Rather, he told them to be “creators of new things! Be creative with gratuitousness; bring to life a symphony of gratuitousness in a world that seeks profit! Then you will be revolutionaries.”
Francis closed his visit to Venice with Mass in Saint Mark’s Square, during which he reflected on the role of Christians in fighting global challenges through the pursuit of solidarity, justice, and genuine community, with no one excluded.
He took his cue from the biblical passage from the day’s Gospel reading, “Whoever remains in me and I in him will bear much fruit.”
“While the metaphor of the vine expresses God’s loving care for us, it also warns us that if we sever this connection with the Lord, we cannot produce fruits of good life and risk becoming dry branches, which will be cast aside,” he said.
What matters, the pope said, is to “remain in the Lord,” which he said is not a passive or static attitude, but is rather an invitation “to move” and to enter into conversation with God and with scripture, and to follow Jesus “on the path of the Kingdom of God.”
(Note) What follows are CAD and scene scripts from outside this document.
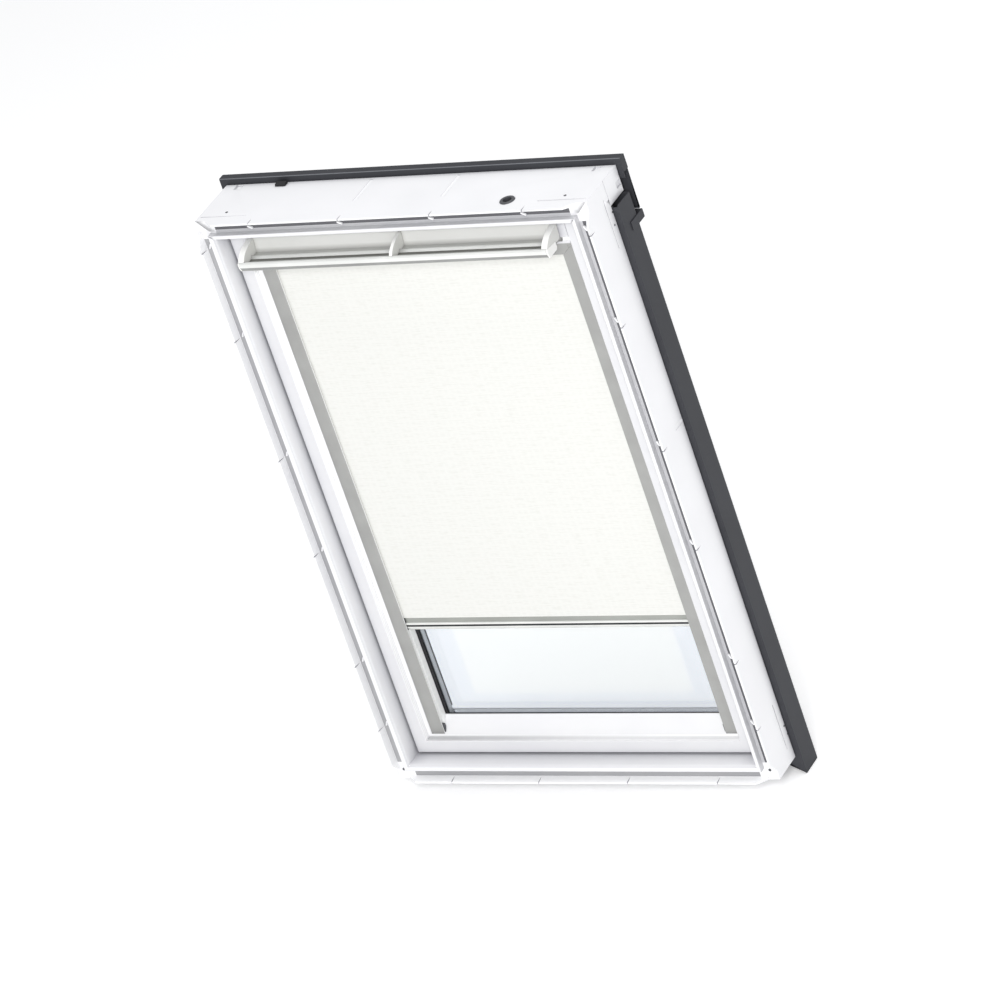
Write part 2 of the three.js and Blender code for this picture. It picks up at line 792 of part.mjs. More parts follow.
// Glazing: two panes on a spacer, with the black gasket between the inner pane and the sash
const paneHalf = sashHalf - glassRebate - glassEdgePlay;
const paneLow = sashInset + glassRebate + glassEdgePlay;
const paneHigh = sashTop - topRailRebate - glassEdgePlay;
const seenInset = glassInset + gasketShow;
const seenTop = paneHigh - (seenInset - glassRebate - glassEdgePlay);
const gasketStart = lipBack + gap;
const innerPaneStart = gasketStart + gasketThickness + gap;
const spacerStart = innerPaneStart + paneThickness + gap;
const outerPaneStart = spacerStart + spacerDepth + gap;
const pane = (start) => block(
  -paneHalf, paneHalf, start, start + paneThickness, paneLow, paneHigh,
);
const seen = [
  -sashHalf + seenInset, sashInset + glassInset + gasketShowBelow, sashHalf - seenInset, seenTop,
];
const grown = (rectangle, by) => [
  rectangle[0] - by, rectangle[1] - by, rectangle[2] + by, rectangle[3] + by,
];
piece('glazing_gasket', ring(
  [-paneHalf, paneLow, paneHalf, paneHigh], seen, gasketStart, gasketStart + gasketThickness,
), blackRubber);
piece('glass_inner', pane(innerPaneStart), glassBlue);
piece('glass_spacer', ring(
  grown(seen, spacerWidth), seen, spacerStart, spacerStart + spacerDepth,
), steel);
piece('glass_outer', pane(outerPaneStart), glassBlue);

// Cladding on the sash's weather side: a folded strip on each side, mitred at the corners. The lower
// strip stays clear of the pane, so that rain runs off it.
const claddingFoot = sashBack + gap;
const claddingTop = claddingFoot + claddingRise + claddingTurn;
const claddingGlass = outerPaneStart + paneThickness + gap;
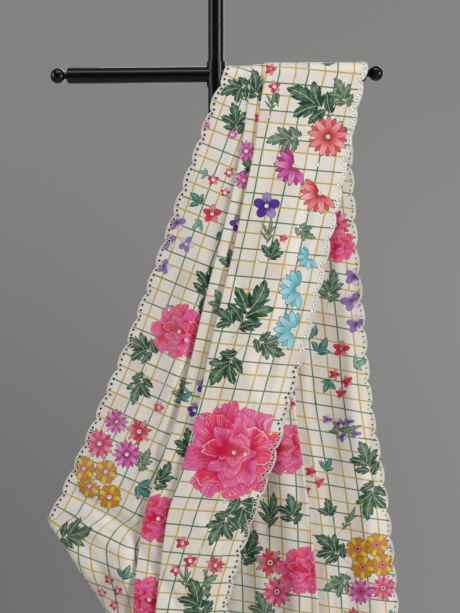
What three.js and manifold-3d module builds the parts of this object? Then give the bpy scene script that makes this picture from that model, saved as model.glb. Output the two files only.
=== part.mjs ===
// A printed silk saree hung over one arm of a black display stand.
// Millimetres, +Z up. The origin is the centre of the stand's base on the floor.
// The arms run along X, the front fall hangs on the -Y side and the back fall on the +Y side.
import * as THREE from "three";
import { mergeVertices } from "three/addons/utils/BufferGeometryUtils.js";
import Module from "manifold-3d";

// The stand
const ARM_HEIGHT = 1500;
const TUBE_RADIUS = 16;
const ARM_REACH = 299;
const POST_ABOVE_ARM = 262;
const HUB_RADIUS = 19;
const HUB_HEIGHT = 50;
const FIT_GAP = 0.3;
const FINIAL = { ball: 15.5, neck: 7, neckLength: 5.5 };
const BASE = { radius: 190, rim: 8, rise: 5 };
const COLLAR = { radius: 27, height: 38, straight: 8, lip: 5, flat: 12 };
const BORE = TUBE_RADIUS + FIT_GAP;
const BEVEL = 2;

// The cloth
const WALL = 1;
const SEAM_GAP = 0.36;
const ROLLED_SEAM_GAP = 1.5;
const FALL = 1370;
const FIRST_LAYER = TUBE_RADIUS + 0.4 + WALL / 2;
const LAYER_STEP_AT_ARM = 1.35;
const LAYER_STEP_HANGING = 6;
const STEP_GROWS_OVER = 300;
const INNER_FOLD_INSET = 10;
const MIDDLE_FOLD_BEHIND = 7;
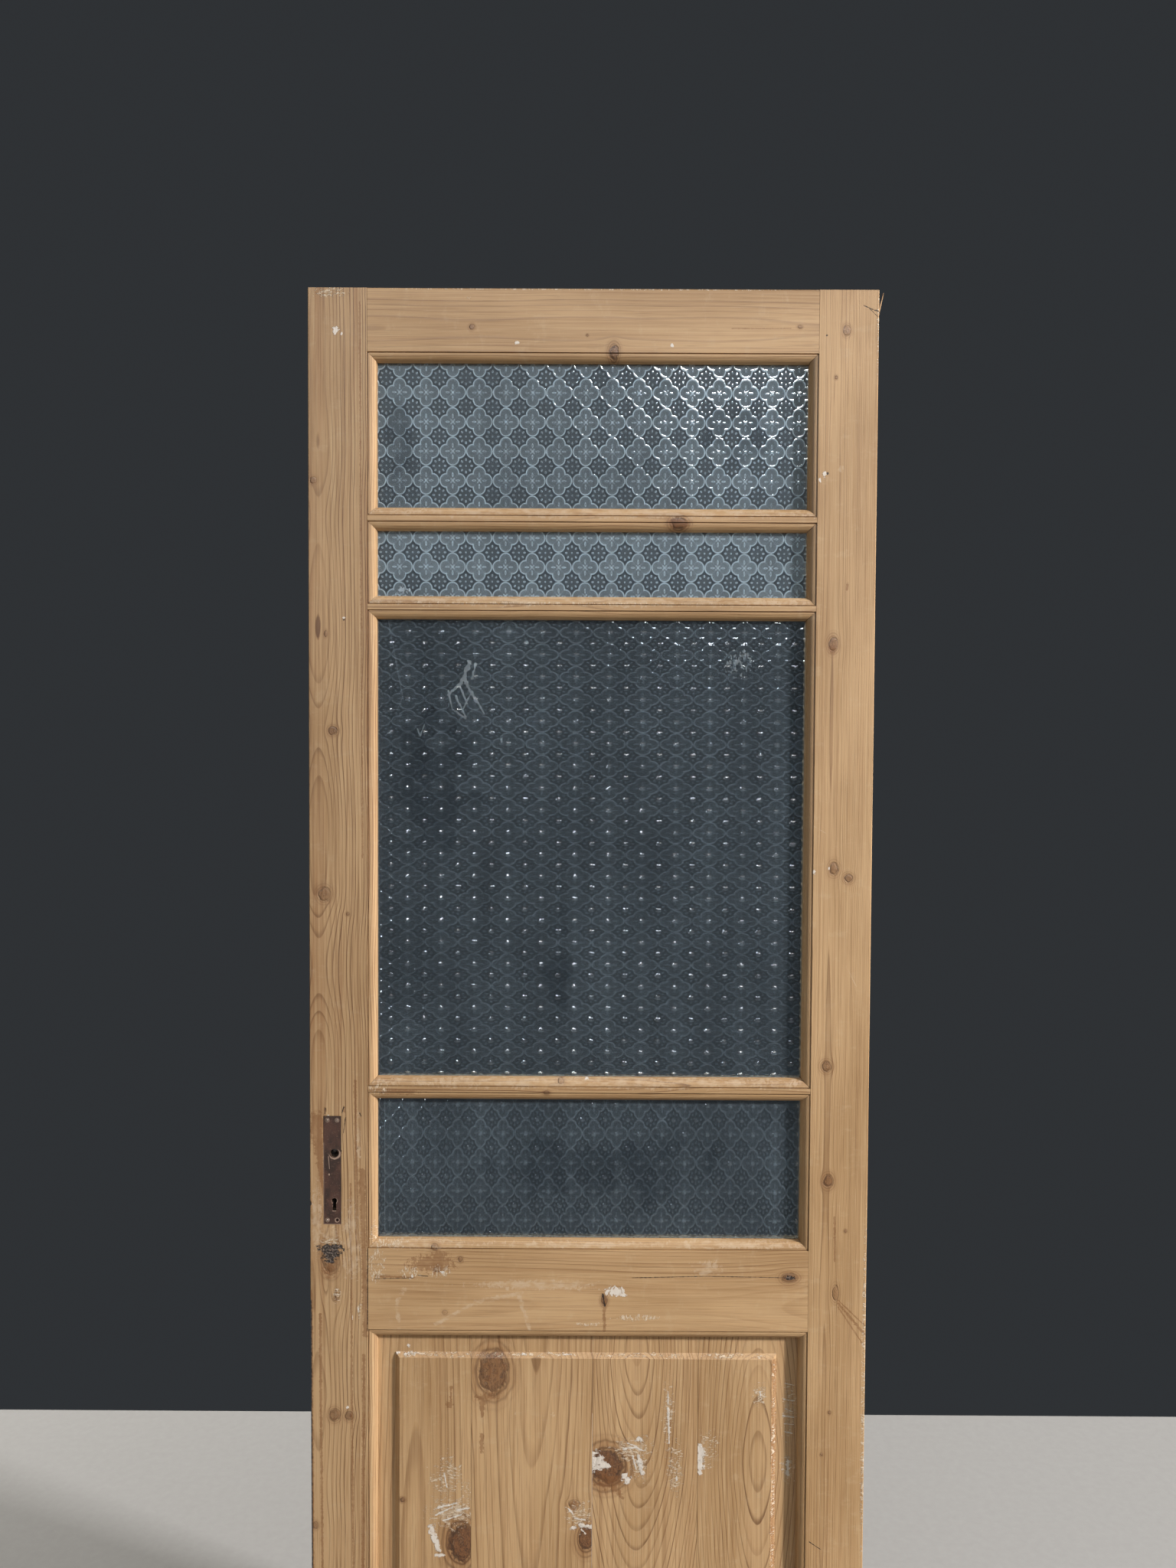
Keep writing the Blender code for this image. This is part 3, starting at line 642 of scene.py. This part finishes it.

Alluding to the image of the vine and branches, Pope Francis said the fruit of joy and hope that comes from God is what believers are called to bear in their daily lives, even in the face of challenges.
He pointed to issues of local concern in Venice such as climate change, the weaking of the construction of the “floating city,” and an inadequate management of tourism amid an overwhelming influx, among other things.
“All that these realities risk generating in terms of frayed social relations, individualism, and loneliness,” he said, saying Christians can help combat these things by bringing “the fruits of the Gospel into the reality we inhabit.”
“We need our Christian communities, neighborhoods, and cities to become welcoming, inclusive, and hospitable places,” he said, saying, “Venice, which has always been a place of encounter and cultural exchange, is called to be a sign of beauty available to all, starting with the last, a sign of fraternity and care for our common home.”